Toxic behavior silences online political conversations
Gabriela Juncosa, Taha Yasseri, Julia Koltai, Gerardo Iniguez
TL;DR
This paper addresses how toxic online behavior may silence political conversations by inducing self-censorship. It combines a dataset of about $32.5$ million comments from six US YouTube outlets during Sep 2020–Apr 2021, measures toxicity and insults with Perspective API, and analyzes sequential dynamics with a two-state Hidden Markov Model characterized by latent states $Z_1$ and $Z_2$ and emission probabilities $P(X_j|Z_i)$. The results show that toxicity and insults spike around major political events and that a terminal state $Z_1$ is associated with higher toxicity and end-of-conversation dynamics, while $Z_2$ corresponds to earlier engagement with lower toxicity. Topic-based clustering via hierarchical SBM confirms robustness across groupings, revealing topic-dependent toxicity/insult patterns, such as heightened insults for social-justice topics near termination and elevated toxicity for COVID-19 topics in certain clusters.
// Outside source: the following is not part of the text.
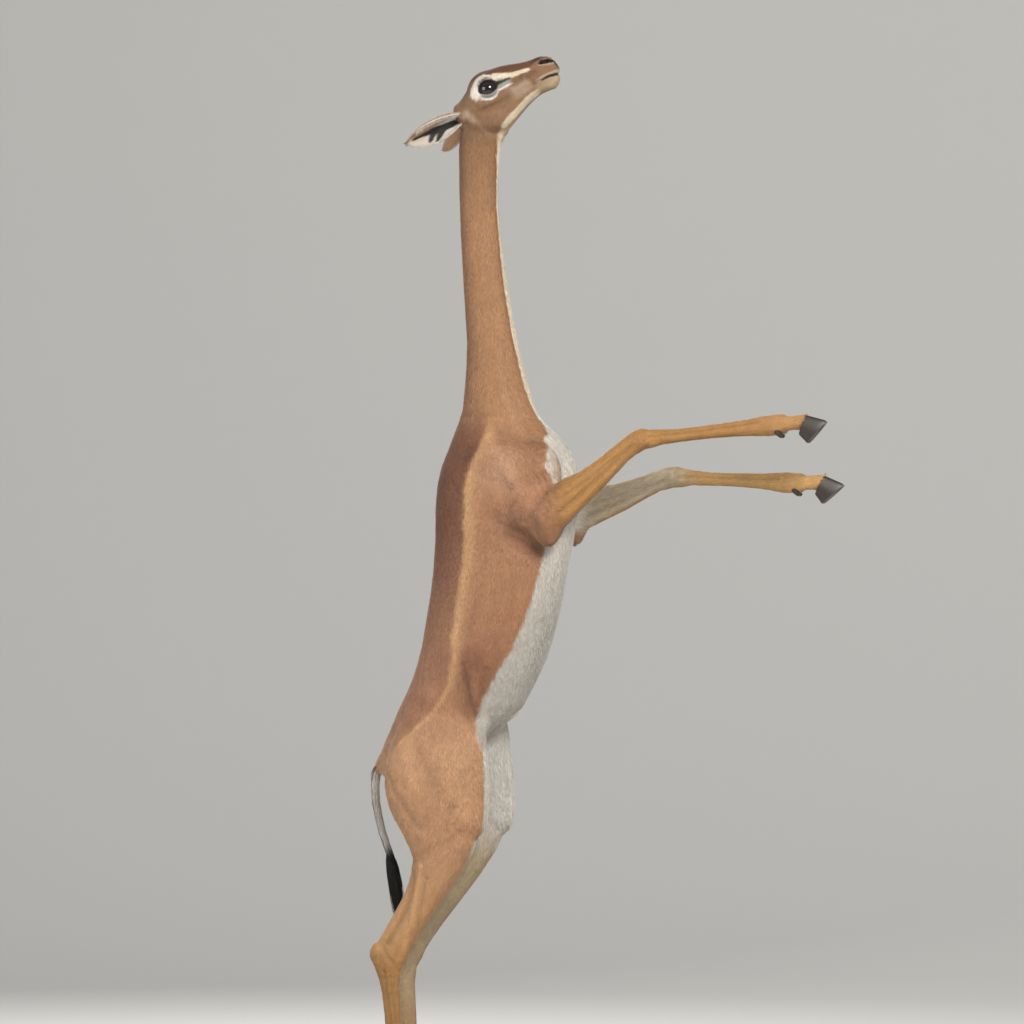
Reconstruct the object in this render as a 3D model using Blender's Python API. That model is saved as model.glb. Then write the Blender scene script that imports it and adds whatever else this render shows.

These findings underscore self-censorship as a mechanism shaping political discourse online and suggest platform interventions to foster diverse, constructive deliberation.
Abstract
Quantifying how individuals react to social influence is crucial for tackling collective political behavior online. While many studies of opinion in public forums focus on social feedback, they often overlook the potential for human interactions to result in self-censorship. Here, we investigate political deliberation in online spaces by exploring the hypothesis that individuals may refrain from expressing minority opinions publicly due to being exposed to toxic behavior. Analyzing conversations under YouTube videos from six prominent US news outlets around the 2020 US presidential elections, we observe patterns of self-censorship signaling the influence of peer toxicity on users' behavior. Using hidden Markov models, we identify a latent state consistent with toxicity-driven silence. Such state is characterized by reduced user activity and a higher likelihood of posting toxic content, indicating an environment where extreme and antisocial behaviors thrive. Our findings offer insights into the intricacies of online political deliberation and emphasize the importance of considering self-censorship dynamics to properly characterize ideological polarization in digital spheres.